Wednesday, September 2, 2009

My Dream Job

My dream job is definitely being a writer. If you've seen Blood Diamond in my fantasy world I envision myself to be a Maddy Bowen, a courageous journalist not afraid to cover any story, even a story in an African country torn apart by war. Sidebar: Maddy always manages that perfect ruffled-yet-pulled-together look, even when running through a jungle or dodging bullets. That would be me, too. By the end of the movie, Maddy's journalism has led to something good. That's how I see this fantasy job of mine, combining my love of writing, politics, and travel to do some good in adventurous places.

In many ways, this blog is a first step into pretending I am a writer. For a brief spell in college I was a reporter for my Midwestern college paper. A news reporter, to be precise. My beat was faculty and staff and during my tenure there was a labor strike on campus. I was running all over campus and the newsroom, getting quotes from the labor union and the university administration. I had my white reporter's notebook, a pen, and wore whatever I deemed fashionable at the time.
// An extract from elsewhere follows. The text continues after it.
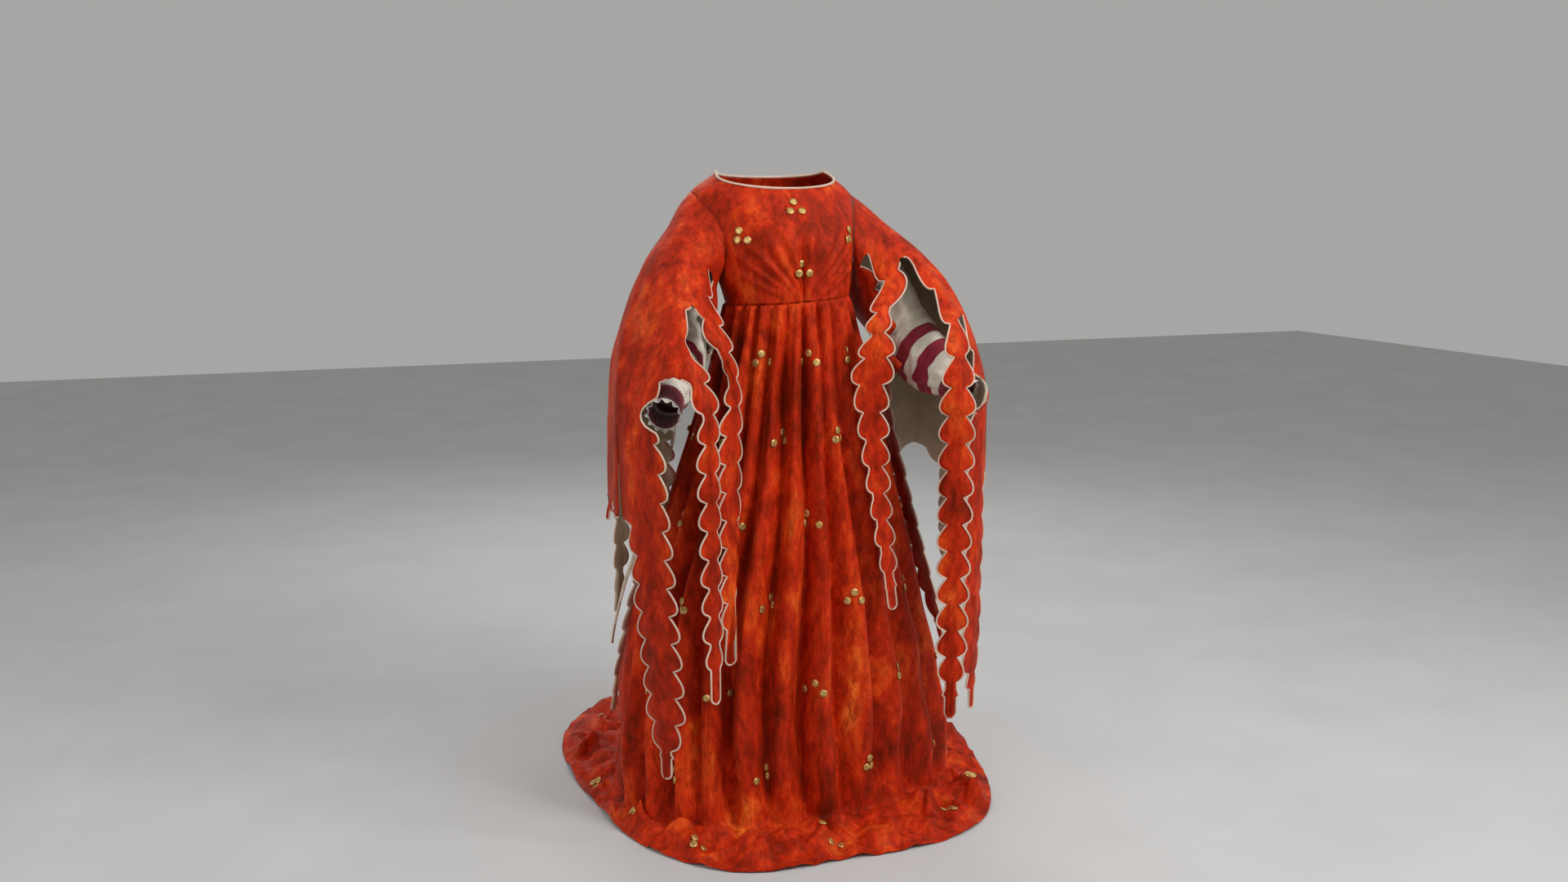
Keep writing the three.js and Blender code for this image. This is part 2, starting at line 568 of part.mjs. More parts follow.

Now that the reporting train has left the station, and it seems the news journalism industry is undergoing some changes, I live vicariously through this blog. But this week, with only 10 days before the deadline, I discovered a magazine contest I can enter. It requires an essay of 1500 words or less on the topic of the moment the writer first realized they were an adult. I've been doing some thinking on that topic and I think I can muster 1500 words. At the very least, it is a second foray into writing.